DIRECTION:
Copy out all the lines where "that" shows up.

EXERCISE INPUTS:
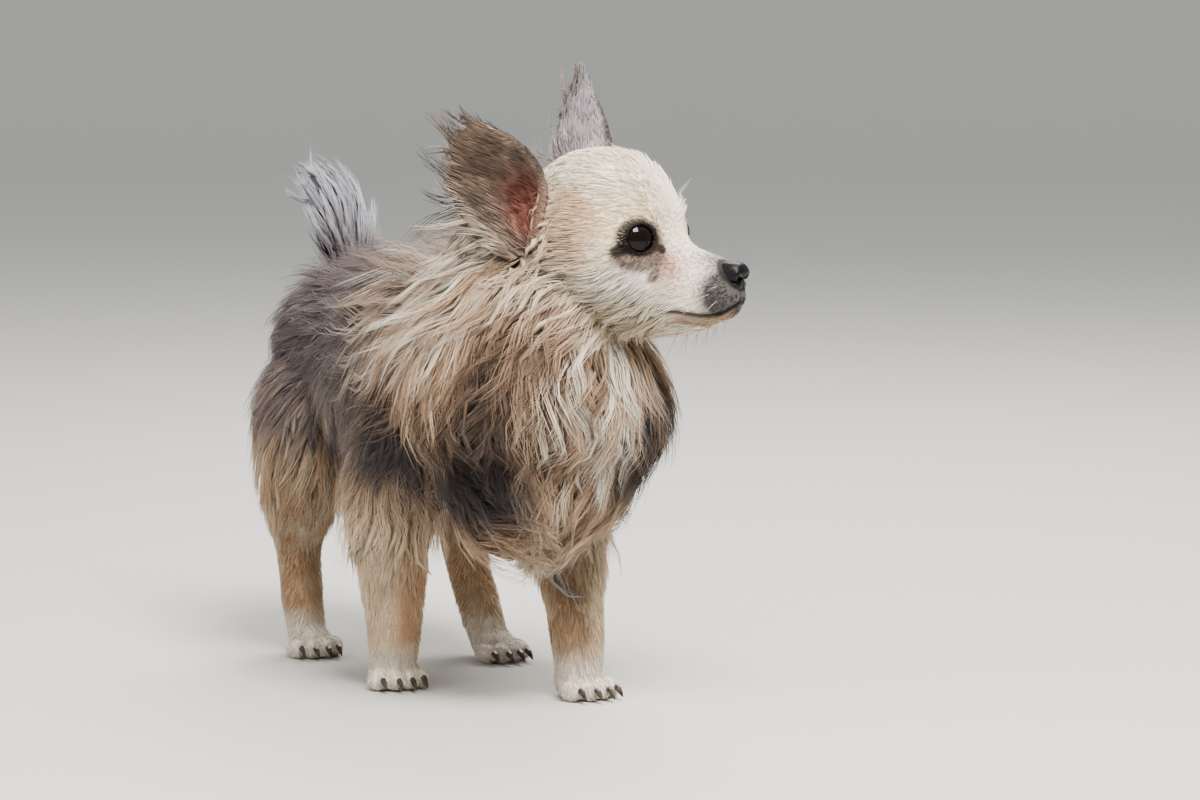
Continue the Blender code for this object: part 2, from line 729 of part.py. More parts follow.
def build_ear(name, side):
    """A thick cupped leaf, closed to a funnel at the root and open to the tip."""
    root, tip, facing = ear_frame(side)
    widen = EAR_WIDEN[side]
    along = (tip - root).normalized()
    across = along.cross(facing).normalized()
    facing = across.cross(along).normalized()
    length = (tip - root).length
    rows = 11
    columns = 9
    half_widths = spline(EAR_HALF_WIDTHS, rows)
    opens = spline(EAR_WRAPS, rows)
    thick = spline(EAR_THICKNESSES, rows)
    points = []
    for layer in (0, 1):
        for i in range(rows):
            spread = math.radians(float(opens[i][0]))
            radius = widen * float(half_widths[i][0]) / max(math.sin(min(spread, math.pi / 2)), 0.3)
            shift = radius * math.cos(spread) if spread < math.pi / 2 else 0
            bend = facing * (-4.0 * math.sin(math.pi * i / (rows - 1)))
            for k in range(columns):
                angle = spread * (-1 + 2 * k / (columns - 1))
                reach = radius - (1 - layer) * float(thick[i][0])
                place = root + along * (length * i / (rows - 1)) + bend
                place = place + across * (reach * math.sin(angle))
                place = place - facing * (reach * math.cos(angle) - shift) * EAR_DEPTH
                points.append(place)
    faces = []
    sheet = rows * columns
    for layer in (0, 1):
        for i in range(rows - 1):
            for k in range(columns - 1):
                low = layer * sheet + i * columns + k
                faces.append((low, low + 1, low + columns + 1, low + columns))
    for i in range(rows - 1):
        for k in (0, columns - 1):
            low = i * columns + k
            faces.append((low, low + columns, low + columns + sheet, low + sheet))
    for k in range(columns - 1):
        for low in (k, (rows - 1) * columns + k):
            faces.append((low, low + 1, low + 1 + sheet, low + sheet))
    return new_object(name, points, faces)


def surface_of(form):
    """A search tree over a form's surface, in mm."""
    points = [vert.co / MM for vert in form.data.vertices]
    return BVHTree.FromPolygons(points, [tuple(face.vertices) for face in form.data.polygons])


def root_on(surface, middle, outward):
    """Where a line from outside toward middle first meets the surface, or None."""
    outward = Vector(outward).normalized()
    start = Vector(middle) + outward * 200
    hit = surface.ray_cast(start, -outward)
    return hit[0]


def on_surface(surface, place):
    """True where a root found on the guide lies on the part's own surface."""
    return place is not None and surface.find_nearest(place)[3] < 1.0


def build_lock(surface, root, lie, kind, scale=1.0):
    """One flat, tapered lock that leaves its root along lie(place) and bends over the surface."""
    length, width, thick, sink, lift, wave = kind
    length *= scale * random.uniform(0.85, 1.15)
    width *= scale * random.uniform(0.85, 1.15)
    sway = wave * random.uniform(-1, 1)
    steps = len(LOCK_WIDTHS)
    place = Vector(root)
    rings = []
    spine = []
    for k in range(steps + 1):
        t = k / steps
        near, normal, _, _ = surface.find_nearest(place)
        height = -sink if k == 0 else lift * t ** 1.4 - sink * 0.3 * (1 - t)
        above = (place - near).dot(normal)
        if k == 0:
            place = near + normal * height
        elif above < height:
            place = place + normal * (height - above)
        else:
            place = place + normal * (height - above) * 0.35
        along = Vector(lie(place)).normalized()
        side = normal.cross(along).normalized()
        spine.append((place.copy(), along, side, normal))
        turn = along - normal * along.dot(normal) * 0.8
        place = place + turn.normalized() * (length / steps) + side * sway * math.sin(5.0 * t + 1.0)
    for k in range(steps):
        middle, along, side, normal = spine[k]
        up = side.cross(spine[k + 1][0] - spine[k][0]).normalized()
        if up.dot(normal) < 0:
            up = -up
        half = width * LOCK_WIDTHS[k] / 2
        ridge = thick * (0.75 + 0.25 * LOCK_WIDTHS[k]) * (1 - 0.55 * k / steps)
        base = middle - up * ridge * 0.35
        rings.append([base - side * half, middle + up * ridge * 0.65, base + side * half])
    first = sum(rings[0], Vector()) / 3 - (spine[1][0] - spine[0][0]).normalized() * 1.0
    return skin_rings("lock", rings, first, spine[-1][0])


def paint(target, colour, roughness):
    """One plain material of its own for each solid, and smooth shading."""
    material = bpy.data.materials.new(target.name)
    material.use_nodes = True
    shader = material.node_tree.nodes["Principled BSDF"]
    shader.inputs["Base Color"].default_value = (*colour, 1)
    shader.inputs["Roughness"].default_value = roughness
    target.data.materials.clear()
    target.data.materials.append(material)
    target.data.polygons.foreach_set("use_smooth", [True] * len(target.data.polygons))
    target.data.set_sharp_from_angle(angle=math.radians(CREASE_ANGLE))


FUR_CREAM = (0.78, 0.69, 0.55)
FUR_RUFF = (0.62, 0.50, 0.38)
FUR_GREY = (0.34, 0.30, 0.29)
FUR_TAN = (0.72, 0.52, 0.34)
FUR_WHITE = (0.82, 0.80, 0.80)
BLACK = (0.015, 0.014, 0.016)
HORN = (0.10, 0.085, 0.075)


def main():
    """Builds every part, cuts the thin gaps between them and sets the origin under the dog."""
    clear_scene()
    random.seed(SEED + 2)
    head = build_head()
    nose = build_nose()
    eyes = [build_eye("eye_right", -1), build_eye("eye_left", 1)]
    neck = neck_core()
    torso = torso_core()
    tail = build_tail()
    legs = [
        build_leg("foreleg_right", FORELEG, (-36, -52), (-36, -27), -4, FORE_PAW_WIDTH, -1),
        build_leg("foreleg_left", FORELEG, (36, -66), (37, -95), 8, FORE_PAW_WIDTH, 1),
        build_leg("hindleg_right", HINDLEG, (-36, 72), (-37, 78), -5, HIND_PAW_WIDTH, -1),
        build_leg("hindleg_left", HINDLEG, (36, 66), (44, 22), 6, HIND_PAW_WIDTH, 1),
    ]
    claws = []
    claws.append(claw_pieces("claw_fore_right", (-36, -27, 0), -4, FORE_PAW_WIDTH))
    claws.append(claw_pieces("claw_fore_left", (37, -95, 0), 8, FORE_PAW_WIDTH))
    claws.append(claw_pieces("claw_hind_right", (-37, 78, 0), -5, HIND_PAW_WIDTH))
    claws.append(claw_pieces("claw_hind_left", (44, 22, 0), 6, HIND_PAW_WIDTH))
    ears = [build_ear("ear_right", -1), build_ear("ear_left", 1)]

    guide_form = copy_of(torso)
    combine(guide_form, [copy_of(part) for part in [neck] + legs], "UNION")
    guide = surface_of(guide_form)
    bpy.data.objects.remove(guide_form)
    torso_locks(torso, guide)
    neck_locks(neck, guide)
    for ear, side in zip(ears, (-1, 1)):
        ear_locks(ear, side)
    breeches(legs[2], -1, guide)
    breeches(legs[3], 1, guide)
    feathers(legs[0], guide)
    feathers(legs[1], guide)

    plain_nose = nose_form()
    combine(head, [grown(plain_nose, GAP)], "DIFFERENCE")
    bpy.data.objects.remove(plain_nose)
    for ear in ears:
        combine(ear, [grown(head, GAP)], "DIFFERENCE")
    combine(neck, [grown(head, GAP)], "DIFFERENCE")
    for ear in ears:
        combine(neck, [grown(ear, 3 * GAP)], "DIFFERENCE")
    combine(torso, [grown(neck, GAP)], "DIFFERENCE")
    combine(tail, [grown(torso, GAP)], "DIFFERENCE")
    for leg in legs:
        combine(leg, [grown(neck, 3 * GAP)], "DIFFERENCE")
        combine(leg, [grown(torso, 2 * GAP)], "DIFFERENCE")

    for part in [head, nose, neck, torso, tail] + ears + legs:
        simplify(part)

    paint(head, FUR_CREAM, 0.8)
    paint(nose, BLACK, 0.3)
    for eye in eyes:
        paint(eye, BLACK, 0.08)
    paint(ears[0], FUR_GREY, 0.85)
    paint(ears[1], FUR_GREY, 0.85)
    paint(neck, FUR_RUFF, 0.85)
    paint(torso, FUR_GREY, 0.85)
    paint(tail, FUR_WHITE, 0.85)
    for leg in legs:
        paint(leg, FUR_TAN, 0.85)
    for nails in claws:
        for nail in nails:
            paint(nail, HORN, 0.45)
    set_origin()


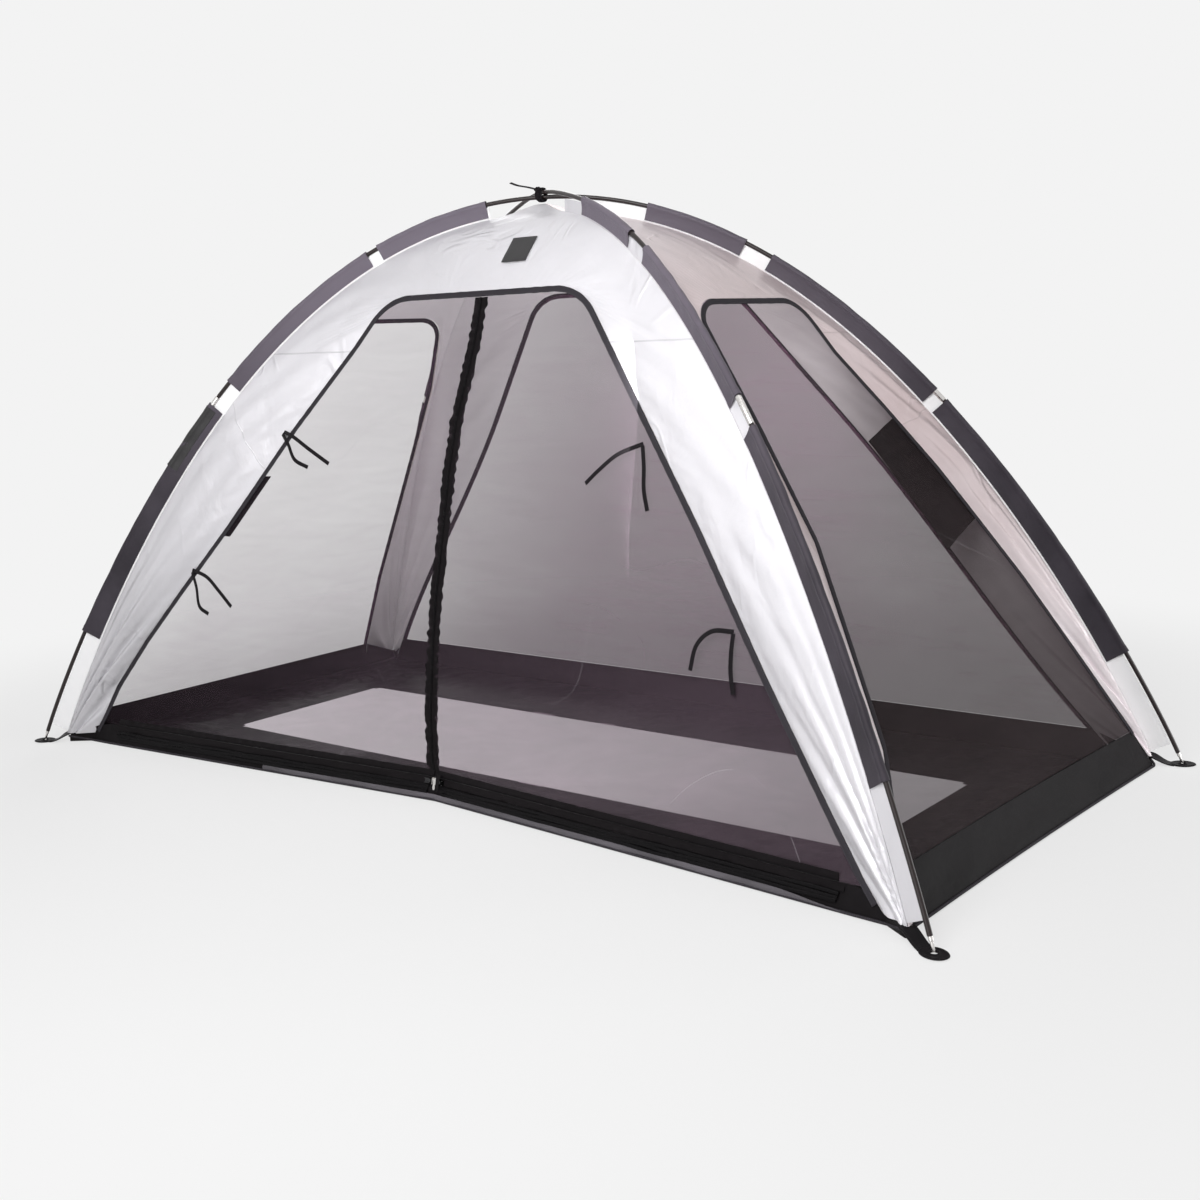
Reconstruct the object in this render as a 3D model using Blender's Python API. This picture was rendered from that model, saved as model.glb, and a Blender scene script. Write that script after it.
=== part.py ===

OUTPUT FOR THIS TASK:
    """One flat, tapered lock that leaves its root along lie(place) and bends over the surface."""
Reconstruct the object in this render as a 3D model using Blender's Python API. This picture was rendered from that model, saved as model.glb, and a Blender scene script. Write that script after it.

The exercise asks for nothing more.